Nosler’s 140-grain Ballistic Silvertip, when combined with
57.5 grains of IMR-4955, produced the best group with that bullet,
measuring .75 inch center-to-center and including a
muzzle velocity of 2,956 fps.
The 150-grain Classic Hunter from Berger and 53.5 grains of
Alliant Reloder 22 hit 2,627 fps while producing this
.78-inch, three-shot, 100-yard group.

A large part of the .280s appeal is its use of .284-inch/7mm bullets, which provide some of the highest ballistic coefficients (BC) per weight around, with hunting-weight bullets typically relinquishing BCs in the high .500s to mid .600s.
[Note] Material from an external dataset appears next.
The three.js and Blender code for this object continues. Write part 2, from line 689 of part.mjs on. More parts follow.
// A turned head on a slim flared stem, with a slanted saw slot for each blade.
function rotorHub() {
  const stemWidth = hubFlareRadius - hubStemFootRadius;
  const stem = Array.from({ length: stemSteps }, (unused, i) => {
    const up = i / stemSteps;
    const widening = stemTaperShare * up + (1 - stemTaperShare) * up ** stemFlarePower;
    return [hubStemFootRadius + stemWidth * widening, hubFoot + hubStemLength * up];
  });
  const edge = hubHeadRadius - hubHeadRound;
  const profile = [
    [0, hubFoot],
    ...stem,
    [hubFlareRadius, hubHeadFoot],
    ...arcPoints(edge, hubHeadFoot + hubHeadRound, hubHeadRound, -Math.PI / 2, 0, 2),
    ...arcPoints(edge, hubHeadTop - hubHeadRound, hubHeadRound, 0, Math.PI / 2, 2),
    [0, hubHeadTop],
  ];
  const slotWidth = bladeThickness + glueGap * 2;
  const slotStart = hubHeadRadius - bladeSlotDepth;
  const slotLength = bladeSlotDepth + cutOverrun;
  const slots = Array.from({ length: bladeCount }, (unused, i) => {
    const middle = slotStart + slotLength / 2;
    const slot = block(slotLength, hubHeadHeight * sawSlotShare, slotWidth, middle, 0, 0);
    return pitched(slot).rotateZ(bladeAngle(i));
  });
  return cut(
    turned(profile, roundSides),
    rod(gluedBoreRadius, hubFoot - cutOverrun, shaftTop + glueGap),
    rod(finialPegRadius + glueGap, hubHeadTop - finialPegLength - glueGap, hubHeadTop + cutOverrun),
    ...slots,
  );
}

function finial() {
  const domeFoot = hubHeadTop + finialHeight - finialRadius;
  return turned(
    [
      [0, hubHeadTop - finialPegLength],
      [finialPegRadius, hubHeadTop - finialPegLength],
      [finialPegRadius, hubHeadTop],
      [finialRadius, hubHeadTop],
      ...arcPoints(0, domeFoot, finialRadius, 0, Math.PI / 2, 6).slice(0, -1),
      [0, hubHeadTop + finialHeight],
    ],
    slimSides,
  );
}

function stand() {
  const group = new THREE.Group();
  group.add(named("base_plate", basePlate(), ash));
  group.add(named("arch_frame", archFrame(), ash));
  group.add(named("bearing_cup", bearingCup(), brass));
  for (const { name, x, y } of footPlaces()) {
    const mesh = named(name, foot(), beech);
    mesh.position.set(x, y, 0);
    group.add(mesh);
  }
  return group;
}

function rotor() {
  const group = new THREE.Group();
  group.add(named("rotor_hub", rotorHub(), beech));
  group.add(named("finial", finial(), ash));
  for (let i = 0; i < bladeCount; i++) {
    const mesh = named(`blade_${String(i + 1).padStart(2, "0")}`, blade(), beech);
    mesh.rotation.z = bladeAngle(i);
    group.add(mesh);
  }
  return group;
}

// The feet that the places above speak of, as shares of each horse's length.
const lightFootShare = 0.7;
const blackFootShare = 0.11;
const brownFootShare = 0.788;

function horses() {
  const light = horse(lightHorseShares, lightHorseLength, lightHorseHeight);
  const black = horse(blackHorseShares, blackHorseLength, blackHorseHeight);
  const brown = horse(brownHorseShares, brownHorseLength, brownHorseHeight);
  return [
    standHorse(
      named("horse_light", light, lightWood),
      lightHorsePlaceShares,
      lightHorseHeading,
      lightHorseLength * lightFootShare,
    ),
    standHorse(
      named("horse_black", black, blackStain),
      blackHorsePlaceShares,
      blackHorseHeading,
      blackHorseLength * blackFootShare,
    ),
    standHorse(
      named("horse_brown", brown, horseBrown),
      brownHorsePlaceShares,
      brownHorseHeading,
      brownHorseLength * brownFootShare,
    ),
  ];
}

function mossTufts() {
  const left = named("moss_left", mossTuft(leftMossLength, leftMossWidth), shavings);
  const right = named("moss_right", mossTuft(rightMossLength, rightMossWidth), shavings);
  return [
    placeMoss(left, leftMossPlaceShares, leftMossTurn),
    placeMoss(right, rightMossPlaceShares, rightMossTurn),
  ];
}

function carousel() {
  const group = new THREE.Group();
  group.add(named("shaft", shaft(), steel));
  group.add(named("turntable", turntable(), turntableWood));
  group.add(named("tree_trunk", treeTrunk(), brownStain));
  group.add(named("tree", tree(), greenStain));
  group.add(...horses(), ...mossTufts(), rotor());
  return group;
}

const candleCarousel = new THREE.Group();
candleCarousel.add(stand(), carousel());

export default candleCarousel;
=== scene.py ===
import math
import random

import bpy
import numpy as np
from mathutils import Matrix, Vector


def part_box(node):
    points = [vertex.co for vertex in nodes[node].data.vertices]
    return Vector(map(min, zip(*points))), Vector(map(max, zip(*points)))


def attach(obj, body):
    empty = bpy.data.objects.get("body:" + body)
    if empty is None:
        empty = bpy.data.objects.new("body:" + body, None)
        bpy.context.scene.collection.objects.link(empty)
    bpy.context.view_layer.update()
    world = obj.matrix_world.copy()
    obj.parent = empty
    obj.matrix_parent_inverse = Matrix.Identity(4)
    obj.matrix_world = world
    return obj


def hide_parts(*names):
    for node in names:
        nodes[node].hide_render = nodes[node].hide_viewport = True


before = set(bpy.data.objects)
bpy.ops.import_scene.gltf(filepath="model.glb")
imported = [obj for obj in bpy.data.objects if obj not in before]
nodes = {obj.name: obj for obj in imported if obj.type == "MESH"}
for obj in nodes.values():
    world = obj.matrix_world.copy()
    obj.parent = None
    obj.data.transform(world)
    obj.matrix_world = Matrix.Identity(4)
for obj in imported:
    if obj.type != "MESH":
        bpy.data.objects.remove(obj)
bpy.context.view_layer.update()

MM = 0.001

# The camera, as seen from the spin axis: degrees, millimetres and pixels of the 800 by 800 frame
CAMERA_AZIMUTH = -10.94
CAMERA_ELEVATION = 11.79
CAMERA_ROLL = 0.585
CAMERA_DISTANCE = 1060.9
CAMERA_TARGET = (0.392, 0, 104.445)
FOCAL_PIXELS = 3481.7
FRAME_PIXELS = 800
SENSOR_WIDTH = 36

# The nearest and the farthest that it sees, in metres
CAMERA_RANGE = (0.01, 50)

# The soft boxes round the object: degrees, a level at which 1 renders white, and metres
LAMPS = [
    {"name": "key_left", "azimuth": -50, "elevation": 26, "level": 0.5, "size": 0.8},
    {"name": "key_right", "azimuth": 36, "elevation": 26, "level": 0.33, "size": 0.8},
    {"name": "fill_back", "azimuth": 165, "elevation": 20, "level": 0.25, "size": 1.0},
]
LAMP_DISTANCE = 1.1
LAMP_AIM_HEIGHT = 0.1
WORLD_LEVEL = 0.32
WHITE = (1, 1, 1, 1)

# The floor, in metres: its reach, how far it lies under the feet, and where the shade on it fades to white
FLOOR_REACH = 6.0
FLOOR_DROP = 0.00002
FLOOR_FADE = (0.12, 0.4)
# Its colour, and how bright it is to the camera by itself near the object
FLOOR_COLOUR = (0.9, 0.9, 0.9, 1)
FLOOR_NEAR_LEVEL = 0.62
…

This minimizes long-range drop and wind drift, while also enhancing penetration on game through high sectional densities.
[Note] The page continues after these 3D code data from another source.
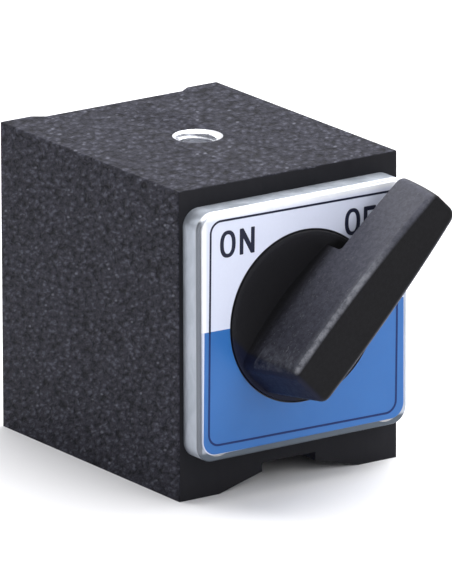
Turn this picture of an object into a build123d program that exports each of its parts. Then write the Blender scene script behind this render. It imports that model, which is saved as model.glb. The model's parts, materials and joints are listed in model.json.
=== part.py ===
from build123d import *
import os
from math import asin, degrees, tan, radians

# A switchable magnetic base. Two soft-iron pole blocks stand either side of
# non-magnetic spacers and are bored for a magnet rotor, which a lever
# knob on the front turns a quarter turn between OFF and ON. A stand, clamp or
# welding accessory screws into the thread on top.
#
# Frame: the origin is on the plane the base stands on, under the post thread.
# X runs left to right, +Y towards the back and +Z up. The knob is on the front.

# Block
block_width = 50.0
block_depth = 60.0
block_height = 60.5
block_edge_radius = 0.3

# Base groove, which seats a round bar between the two feet
foot_width = 9.0
groove_rise = 2.7
channel_half_width = 6.15
channel_depth = 4.4

# Relief down the back face, between the two back feet
back_foot_width = 6.6
back_relief_half_width = 15.7
back_relief_depth = 1.9

# Post thread, M8, as its tapping hole
thread_radius = 3.4
thread_mouth_radius = 4.8
thread_mouth_angle = 120.0
thread_depth = 9.0
drill_point_angle = 118.0

# Rivets through the poles and the spacer
rivet_radius = 2.0
rivet_y = 16.0
rivet_low_z = 11.4
rivet_high_z = 54.6

# Rotor bore, closed at the back by a wall that carries the rear bush
axis_z = 33.5
bore_radius = 15.2
bore_end_y = 22.3

# Gap around parts that pass each other without bearing on each other
loose_gap = 0.3

# Rear bearing
stub_radius = 4.0
stub_clearance = 0.05
bush_radius = 6.5
plug_thickness = 1.0
thrust_washer_radius = 9.0
thrust_washer_thickness = 1.0

# Rotor
rotor_radius = 14.95
rotor_front_y = -27.0
rotor_cap_thickness = 4.0
end_play = 0.15
magnet_width = 26.0
magnet_thickness = 9.0
magnet_count = 2
cap_screw_radius = 1.5
cap_screw_head_radius = 2.5
cap_screw_length = 10.0
cap_screw_x = 6.0
cap_screw_z = 9.8

# Drive key between the knob and the rotor
key_width = 5.0
key_length = 16.0
key_depth_in_knob = 2.0
key_depth_in_rotor = 2.5

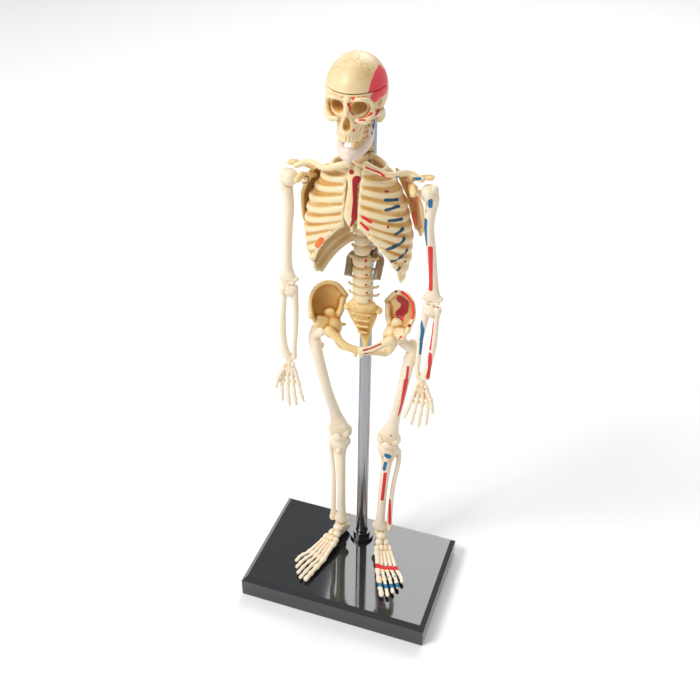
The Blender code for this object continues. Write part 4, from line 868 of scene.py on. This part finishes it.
def rib_cage_solids():
    """Wall of one side, its ribs, and the gristle that fans up from the lower ribs."""
    angle = np.linspace(0.17, math.radians(164), 46)[None, :]
    v = np.linspace(0, 1, 40)[:, None]
    top = rib_drop(0, angle) - 0.4
    drop = top + v * (lower_edge(angle) - top)
    z = THORAX - drop
    narrow = 2.3 / np.maximum(chest(z)[0], 1)
    spread = np.where(angle < 1.0, narrow + (angle - 0.17) * (1.0 - narrow) / 0.83, angle)
    wall = plate(on_chest(spread, z, -0.55), 0.85)
    solids = [wall]
    ends = [9, 9, 9, 9, 9, 9, 10, 22, 35, 50, 74, 104]
    for index, first in enumerate(ends):
        along = np.linspace(math.radians(first), math.radians(166), 34)
        level = THORAX - rib_drop(index, along)
        if index in (7, 8, 9):
            level = THORAX - np.minimum(rib_drop(index, along), lower_edge(along) - 0.6)
        path = on_chest(along, level, -0.35)
        path[:, 0] = np.maximum(path[:, 0], 2.5)
        thick = 0.72 + 0.1 * np.sin(np.linspace(0, math.pi, 34))
        tall = np.full(34, 1.28 if index else 1.1)
        tall[:2] *= 0.85
        solids.append(tube(path, np.stack([tall, thick], axis=1), 34, 10, (0, 0, 1), ends=index > 6))
    return solids


def rib_windows():
    """Small openings between the lower ribs."""
    spots = [(62, 8.5, 1.5, 1.0), (84, 8.5, 1.2, 0.8), (60, 9.5, 1.6, 0.9), (74, 9.5, 1.3, 0.9),
             (72, 10.5, 1.2, 0.8)]
    cuts = []
    for degrees, index, long, tall in spots:
        angle = np.array(math.radians(degrees))
        z = THORAX - rib_drop(index, angle)
        outer, inner = on_chest(angle, z, 2.0), on_chest(angle, z, -2.5)
        cuts.append(tube([outer, inner], [(tall, long)] * 2, 4, 12, (0, 0, 1), ends=False))
    return cuts


# %% Rib cage halves and breast bone
for side, hand in (("left", 1), ("right", -1)):
    bone("rib_cage_%s_bone_skin" % side, mirrored(rib_cage_solids(), hand), "trunk", IVORY, 0.28,
         mirrored(rib_windows(), hand))


def sternum_solids():
    """Six-sided handle above, long blade below, and a small tip."""
    share = np.array([0.0, 0.08, 0.2, 0.3, 0.45, 0.65, 0.85, 0.95, 1.0])
    z = THORAX - 0.6 - share * 18.6
    front = chest(z)[1] + 0.25
    half = np.array([1.5, 2.4, 2.4, 1.7, 1.75, 2.1, 2.3, 1.5, 0.8])
    return [tube(np.stack([0 * z, front, z], axis=1),
                 np.stack([half, np.full(9, 0.85)], axis=1), 30, 14),
            tube([(0.2, front[-1] + 0.3, z[-1] + 0.4), (0.4, front[-1] + 0.9, z[-1] - 3.0)],
                 [(0.8, 0.5), (0.5, 0.4)], 6, 8)]


bone("sternum_bone_skin", sternum_solids(), "trunk", IVORY, 0.22)


# %% [markdown]
# ## Shoulders and arms
# The shoulder blade is a curved triangle of thin plate behind the ribs, with a ridge, a roof over
# the joint, a beak in front and a stout neck. The long bones are single tubes that swell at both
# ends. The hand is a small block with five rays, each a row of short tubes with knuckles.

# %% Collar bones and shoulder blades
def clavicle_solids():
    """S-shaped tube from the breast bone to the roof of the shoulder."""
    front = float(chest(THORAX - 1.0)[1])
    return [tube([(3.0, front - 0.7, THORAX + 0.6), (6.2, front - 1.5, THORAX - 0.1),
                  (11.0, front - 0.9, THORAX - 1.7),
                  (16.5, front + 2.2, THORAX - 1.6), tuple(SHOULDER + (-2.6, -0.4, 4.9))],
                 [(1.5, 1.45), (1.15, 1.15), (1.05, 1.05), (1.05, 1.1), (0.9, 1.4)], 26, 12,
                 (0.0, 0.0, 1.0))]


def scapula_solids():
    """Blade, rims, ridge with its roof, beak and joint neck."""
    v, u = np.linspace(0, 1, 16)[:, None], np.linspace(0, 1, 14)[None, :]
    z = THORAX - 5.6 - 21.0 * v + 0.0 * u
    first, last = math.radians(84), math.radians(131)
    angle = first + (last - first) * u * (1 - 0.62 * v ** 1.3) + math.radians(17) * v
    grid = on_chest(angle, z,
                    1.75 + 0.35 * np.sin(math.pi * u) * (1 - v) + 2.9 * (1 - u) ** 1.5 * (1 - v) ** 0.6)
    corner = on_chest(np.array(first), THORAX - 7.0, 4.4)
    socket = np.array([SHOULDER[0] - 5.2, SHOULDER[1] + 0.3, SHOULDER[2]])
    root = on_chest(np.array(math.radians(128)), THORAX - 9.5, 2.6)
    bend = on_chest(np.array(math.radians(100)), THORAX - 6.6, 4.0)
    beak = socket + (0.4, -0.3, 1.6)
    return [plate(grid, 0.75 + 0.25 * v + 0 * u),
            tube(grid[:, 0] + (0.2, 0, 0), [(0.75, 0.75)] * 16, 16, 8),
            tube(grid[:, -1], [(0.55, 0.55)] * 16, 16, 8),
            tube([corner + (-0.4, 2.4, -1.6), corner + (0.4, -0.6, -0.4), socket],
                 [(1.0, 1.1), (1.3, 1.5), (1.6, 2.1)], 10, 12, (0, 1, 0)),
            tube([root, bend, tuple(SHOULDER + (-1.0, 4.4, 4.2)), tuple(SHOULDER + (-0.6, 0.8, 5.1))],
                 [(0.5, 0.6), (0.85, 0.8), (0.7, 1.3), (0.75, 1.7)], 18, 12, (0, 0, 1)),
            tube([beak, beak + (-0.4, -2.2, 1.2), beak + (0.5, -4.6, 0.2)],
                 [(1.1, 1.1), (1.0, 1.0), (1.15, 1.15)], 10, 12, (0, 0, 1))]


for side, hand in (("left", 1), ("right", -1)):
    bone("clavicle_%s_bone_skin" % side, mirrored(clavicle_solids(), hand), "trunk", IVORY, 0.2)
    bone("scapula_%s_bone_skin" % side, mirrored(scapula_solids(), hand), "trunk", AMBER, 0.24,
         mirrored([tube([tuple(SHOULDER + (-7.4, 0, 0)), tuple(SHOULDER)], [(1.4, 1.4)] * 2, 4, 12,
                        (0, 0, 1))], hand))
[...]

Byron Ellsworth, the rifle’s owner, was most interested in big-game loads for Idaho deer, black bears and elk, so bullets were chosen accordingly. These included Nosler’s 140-grain Ballistic Tip Hunting and Ballistic Silvertip, Berger’s 150-grain Classic Hunter, Federal Premium’s 155-grain Terminal Ascent, Nosler’s 160-grain Partition and Berger’s 168-grain VLD Hunting. The Ballistic Tip Hunting and Ballistic Silvertip include sleek .485 G1 ballistic coefficients via polymer tips and boat-tails, and tapered jackets and solid bases to promote deep penetration. The only real difference is the Silvertip has an added Lubalox coating that is purported to reduce fouling and friction for longer barrel life. Berger’s Classic Hunter includes a .505 G1 BC and a weight ideal for long-range deer, while the Terminal Ascent is tough enough for elk while providing a phenomenal G1 BC for weight of .586. The sharp Slipstream Tip and streamlined boat-tail promise minimal bullet drop and wind drift at extreme ranges. The Partition is an ultra-tough bullet perfect for blacktimber elk, though its .475 G1 BC would hold up well at longer ranges. Finally, the VLD Hunting would be the best bet on deer or elk addressed at extended ranges or in the wind. Its .618 G1 BC is one of the highest in this weight class.